Data ->
▼▼▼
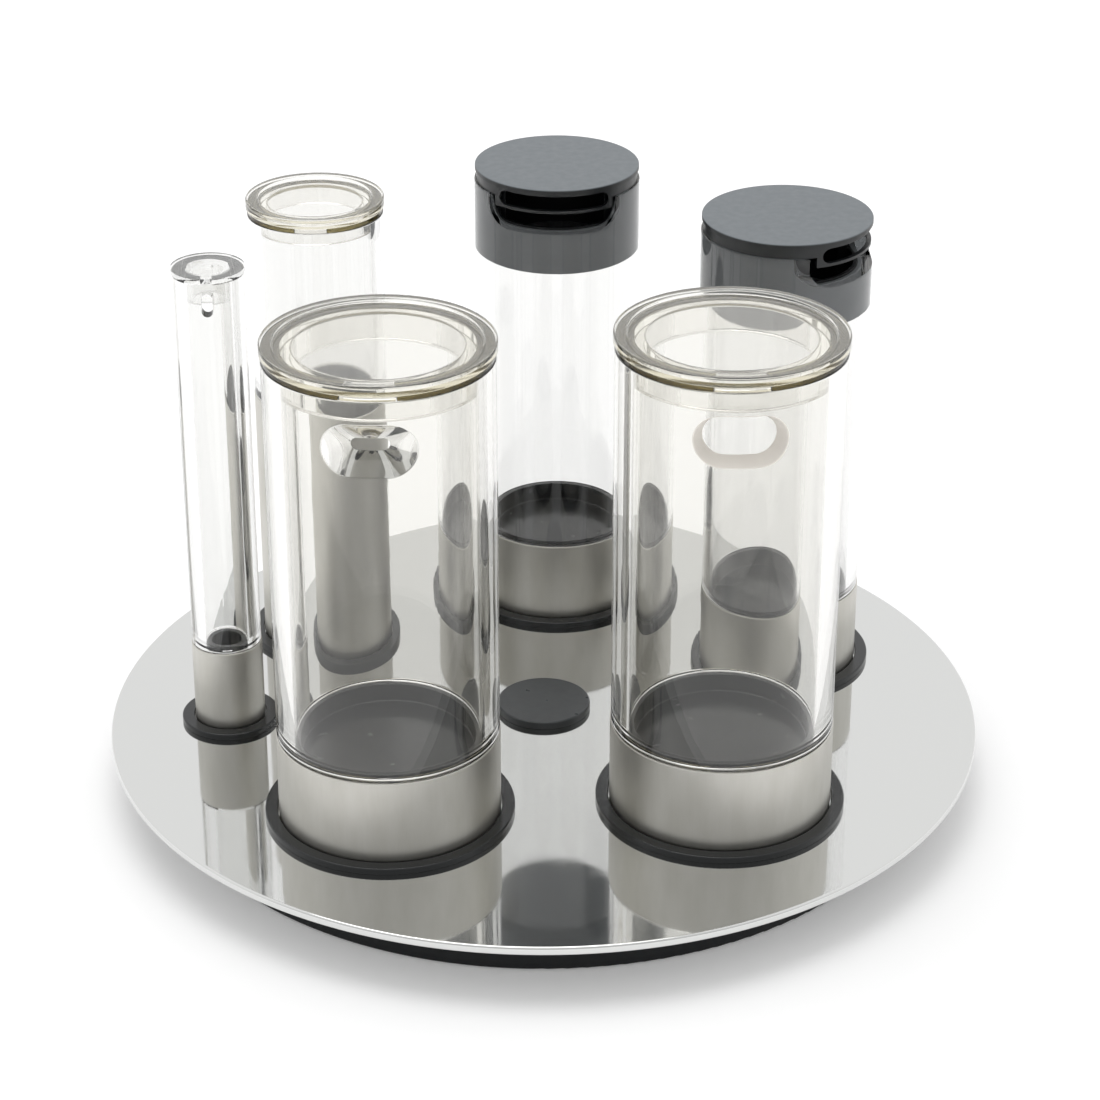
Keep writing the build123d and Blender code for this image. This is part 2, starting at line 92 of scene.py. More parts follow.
def shaded(finish, factor, dark, light):
    """Base colour that runs from dark to light with a factor."""
    mix = finish.node_tree.nodes.new("ShaderNodeMix")
    mix.data_type = "RGBA"
    mix.inputs["A"].default_value = (*dark, 1.0)
    mix.inputs["B"].default_value = (*light, 1.0)
    finish.node_tree.links.new(factor, mix.inputs["Factor"])
    drives(finish, mix.outputs["Result"], "Base Color")


def relief(finish, factor, depth, strength=1.0):
    """Bump of the given depth in metres, laid over any bump that is there already."""
    tree = finish.node_tree
    bump = tree.nodes.new("ShaderNodeBump")
    bump.inputs["Distance"].default_value = depth
    bump.inputs["Strength"].default_value = strength
    tree.links.new(factor, bump.inputs["Height"])
    normal = tree.nodes["Principled BSDF"].inputs["Normal"]
    if normal.is_linked:
        tree.links.new(normal.links[0].from_socket, bump.inputs["Normal"])
    tree.links.new(bump.outputs["Normal"], normal)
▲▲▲
Exercise directions -> Reproduce the material in full, with no word added or dropped.

Answer in full ->
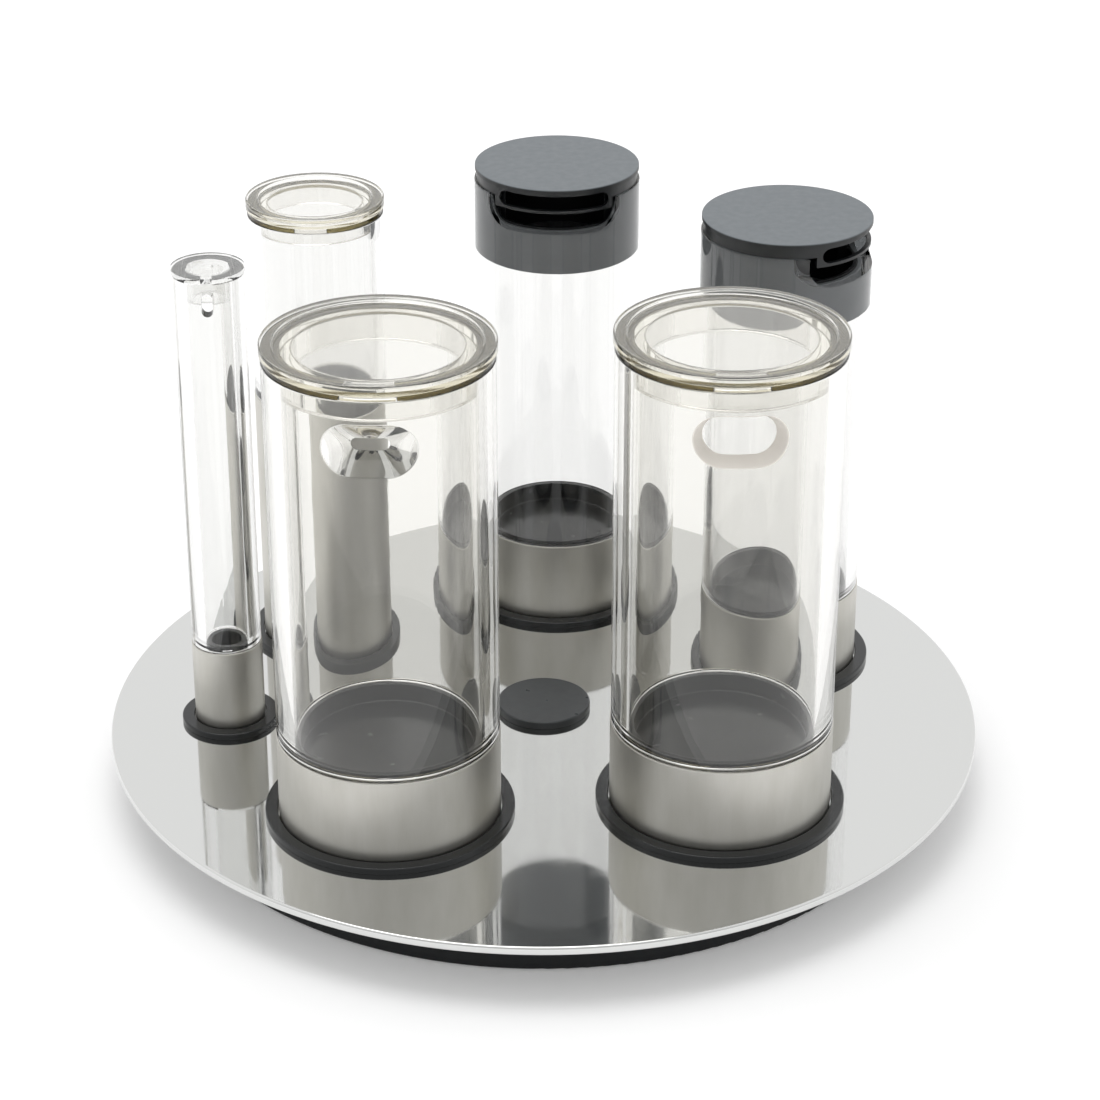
Keep writing the build123d and Blender code for this image. This is part 2, starting at line 92 of scene.py. More parts follow.
def shaded(finish, factor, dark, light):
    """Base colour that runs from dark to light with a factor."""
    mix = finish.node_tree.nodes.new("ShaderNodeMix")
    mix.data_type = "RGBA"
    mix.inputs["A"].default_value = (*dark, 1.0)
    mix.inputs["B"].default_value = (*light, 1.0)
    finish.node_tree.links.new(factor, mix.inputs["Factor"])
    drives(finish, mix.outputs["Result"], "Base Color")


def relief(finish, factor, depth, strength=1.0):
    """Bump of the given depth in metres, laid over any bump that is there already."""
    tree = finish.node_tree
    bump = tree.nodes.new("ShaderNodeBump")
    bump.inputs["Distance"].default_value = depth
    bump.inputs["Strength"].default_value = strength
    tree.links.new(factor, bump.inputs["Height"])
    normal = tree.nodes["Principled BSDF"].inputs["Normal"]
    if normal.is_linked:
        tree.links.new(normal.links[0].from_socket, bump.inputs["Normal"])
    tree.links.new(bump.outputs["Normal"], normal)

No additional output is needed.